### Exercise goal
Start at the line containing "along arc i", stop at the line containing "point = shown.matrix_world", and set down every line in that stretch exactly as written, and nothing else.

### Data segment
▬▬▬▬▬▬▬▬▬▬
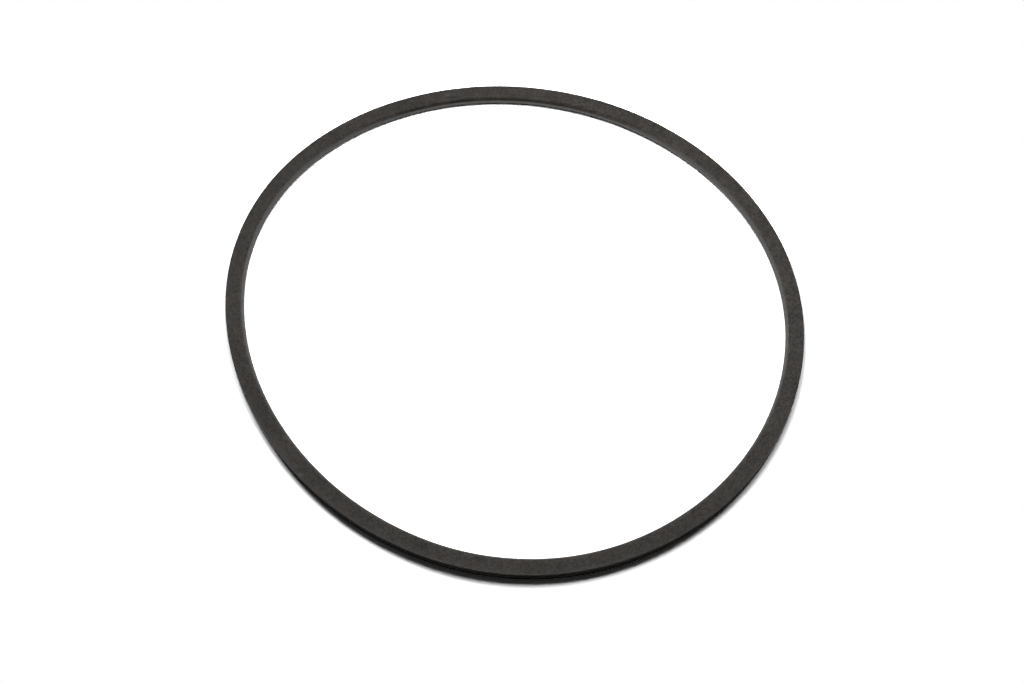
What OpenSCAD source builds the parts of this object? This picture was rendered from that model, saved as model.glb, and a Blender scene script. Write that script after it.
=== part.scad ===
// A moulded rubber sealing ring with a D-shaped section: a flat back all round the
// outside, two flat sides, and a full round nose on the inside. It lies relaxed on one
// of its flat sides, so its outline is a little out of round.

/* [Ring] */
// Mean diameter over the flat back, which is the ring's diameter in a round groove
outside_d = 200; // [120:1:320]

/* [Section] */
// Depth of the section, from the flat back in to the tip of the nose
section_depth = 6.4; // [5:0.1:10]
// Height of the section, between the two flat sides
section_height = 3.4; // [2:0.1:4.6]
// Radius of the two moulded corners of the flat back
corner_r = 0.15; // [0.05:0.01:0.4]

/* [Relaxed shape] */
// How far the two-lobed oval stands out and in from the mean round line
oval_out = 3.1; // [0:0.1:5]
// Direction of the oval's long axis
oval_dir = -38; // [-90:1:90]
// How far the three-lobed part of the outline stands out and in
three_lobe_out = 0.93; // [0:0.01:1.5]
// Direction of one of the three lobes
three_lobe_dir = 30; // [-60:1:60]
// How far the four-lobed part of the outline stands out and in
four_lobe_out = 0.2; // [0:0.01:0.5]
// Direction of one of the four lobes
four_lobe_dir = -7; // [-45:1:45]

/* [Hidden] */

// The outline is a chain of tangent arcs that all turn by the same angle. The first
// arc starts at the ring's +X side, and a multiple of four arcs puts the ends of both
// axes of its box on joints between arcs.
arcs = 16;
arc_turn = 360 / arcs;
// Each arc turns this many degrees past its end, about 0.00002 mm, so that neighbours
// in a mesh of the ring overlap where they would only touch.
past_end = 0.00001;
fragments = 360;

nose_r = section_height / 2;
flat_depth = section_depth - nose_r;

// Radius of arc i. A lobe of order n that stands out by some amount changes the radius
// of curvature by (1 - n * n) times that amount. Such terms turn a closed chain into a
// closed chain. One arc levels a lobe over its whole turn, which flattens it by the
// share in levelled(n), so the amount is divided by that share.
function levelled(n) = sin(n * arc_turn / 2) / (n * arc_turn / 2 * PI / 180);
function lobe(i, n, out, dir) =
    (1 - n * n) * out / levelled(n) * cos(n * ((i + 0.5) * arc_turn - dir));
function arc_r(i) = outside_d / 2
    + lobe(i, 2, oval_out, oval_dir)
    + lobe(i, 3, three_lobe_out, three_lobe_dir)
    + lobe(i, 4, four_lobe_out, four_lobe_dir);

// Centre of arc i. Each arc shares its end point and its tangent with the next one.
function toward(a) = [cos(a), sin(a)];
function arc_centre(i) = i == 0
    ? [0, 0]
    : arc_centre(i - 1) + (arc_r(i - 1) - arc_r(i)) * toward(i * arc_turn);

// Where the outline starts arc i, and the middle of the outline's box
function arc_start(i) = arc_centre(i) + arc_r(i) * toward(i * arc_turn);
middle = [
    (arc_start(0)[0] + arc_start(arcs / 2)[0]) / 2,
    (arc_start(arcs / 4)[1] + arc_start(arcs * 3 / 4)[1]) / 2,
];

// The D section, with the flat back on x = 0 and the nose towards -x. The back's two
// corners are small enough to be rounded by three short flats each.
module d_section() {
    translate([-flat_depth, nose_r])
        circle(r = nose_r, $fn = 48);
    translate([-flat_depth, 0])
        square([flat_depth - corner_r, section_height]);
    translate([-2 * corner_r, corner_r])
        square([2 * corner_r, section_height - 2 * corner_r]);
    for (z = [corner_r, section_height - corner_r])
        translate([-corner_r, z])
            circle(r = corner_r, $fn = 12);
}

// Moves its children by v in three steps: whole millimetres, thousandths and the rest.
// Each step has few digits, so none is lost to rounding, and neighbouring arcs meet
// without a gap.
module exactly(v) {
    whole = [for (x = v) round(x)];
    thousandths = [for (x = v - whole) round(1000 * x) / 1000];
    translate(whole)
        translate(thousandths)
            translate(v - whole - thousandths)
                children();
}

// The section swept along arc i
module swept_arc(i) {
    exactly(arc_centre(i) - middle)
        rotate_extrude(angle = arc_turn + past_end, start = i * arc_turn, $fn = fragments)
            exactly([arc_r(i), 0])
                d_section();
}

module seal_ring() {
    color([0.13, 0.125, 0.12])
        for (i = [0:arcs - 1])
            swept_arc(i);
}

seal_ring();
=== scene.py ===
# %% [markdown]
# # A rubber D-ring seal on a white table
#
# The object is one moulded rubber ring. Its section is a D: a flat back outside, two flat
# sides and a full round nose inside. It lies relaxed on a white table under three soft
# boxes. This lesson builds the ring as a surface worked out with numpy, gives it a worn
# matte rubber, and then sets up the table, the light and the camera.

# %% Load the fixed frame
import math

import bpy
import numpy as np
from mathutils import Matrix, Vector


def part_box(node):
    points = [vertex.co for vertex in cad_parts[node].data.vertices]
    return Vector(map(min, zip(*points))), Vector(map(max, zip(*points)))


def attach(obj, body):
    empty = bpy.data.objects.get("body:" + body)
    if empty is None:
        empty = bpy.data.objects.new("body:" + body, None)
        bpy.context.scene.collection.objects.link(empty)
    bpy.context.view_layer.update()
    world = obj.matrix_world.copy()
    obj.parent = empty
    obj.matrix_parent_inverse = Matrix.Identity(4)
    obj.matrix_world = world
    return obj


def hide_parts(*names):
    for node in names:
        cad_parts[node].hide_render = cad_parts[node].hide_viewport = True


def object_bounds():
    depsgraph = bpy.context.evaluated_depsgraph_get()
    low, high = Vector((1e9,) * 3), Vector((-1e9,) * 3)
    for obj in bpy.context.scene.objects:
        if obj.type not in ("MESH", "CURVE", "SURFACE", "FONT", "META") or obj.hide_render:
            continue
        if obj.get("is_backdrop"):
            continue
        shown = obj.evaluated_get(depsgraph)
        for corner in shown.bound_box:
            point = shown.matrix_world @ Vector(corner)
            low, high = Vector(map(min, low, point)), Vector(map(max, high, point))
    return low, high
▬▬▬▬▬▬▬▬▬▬
### Response for this exercise
// The section swept along arc i
module swept_arc(i) {
    exactly(arc_centre(i) - middle)
        rotate_extrude(angle = arc_turn + past_end, start = i * arc_turn, $fn = fragments)
            exactly([arc_r(i), 0])
                d_section();
}

module seal_ring() {
    color([0.13, 0.125, 0.12])
        for (i = [0:arcs - 1])
            swept_arc(i);
}

seal_ring();
=== scene.py ===
# %% [markdown]
# # A rubber D-ring seal on a white table
#
# The object is one moulded rubber ring. Its section is a D: a flat back outside, two flat
# sides and a full round nose inside. It lies relaxed on a white table under three soft
# boxes. This lesson builds the ring as a surface worked out with numpy, gives it a worn
# matte rubber, and then sets up the table, the light and the camera.

# %% Load the fixed frame
import math

import bpy
import numpy as np
from mathutils import Matrix, Vector


def part_box(node):
    points = [vertex.co for vertex in cad_parts[node].data.vertices]
    return Vector(map(min, zip(*points))), Vector(map(max, zip(*points)))


def attach(obj, body):
    empty = bpy.data.objects.get("body:" + body)
    if empty is None:
        empty = bpy.data.objects.new("body:" + body, None)
        bpy.context.scene.collection.objects.link(empty)
    bpy.context.view_layer.update()
    world = obj.matrix_world.copy()
    obj.parent = empty
    obj.matrix_parent_inverse = Matrix.Identity(4)
    obj.matrix_world = world
    return obj


def hide_parts(*names):
    for node in names:
        cad_parts[node].hide_render = cad_parts[node].hide_viewport = True


def object_bounds():
    depsgraph = bpy.context.evaluated_depsgraph_get()
    low, high = Vector((1e9,) * 3), Vector((-1e9,) * 3)
    for obj in bpy.context.scene.objects:
        if obj.type not in ("MESH", "CURVE", "SURFACE", "FONT", "META") or obj.hide_render:
            continue
        if obj.get("is_backdrop"):
            continue
        shown = obj.evaluated_get(depsgraph)
        for corner in shown.bound_box:
            point = shown.matrix_world @ Vector(corner)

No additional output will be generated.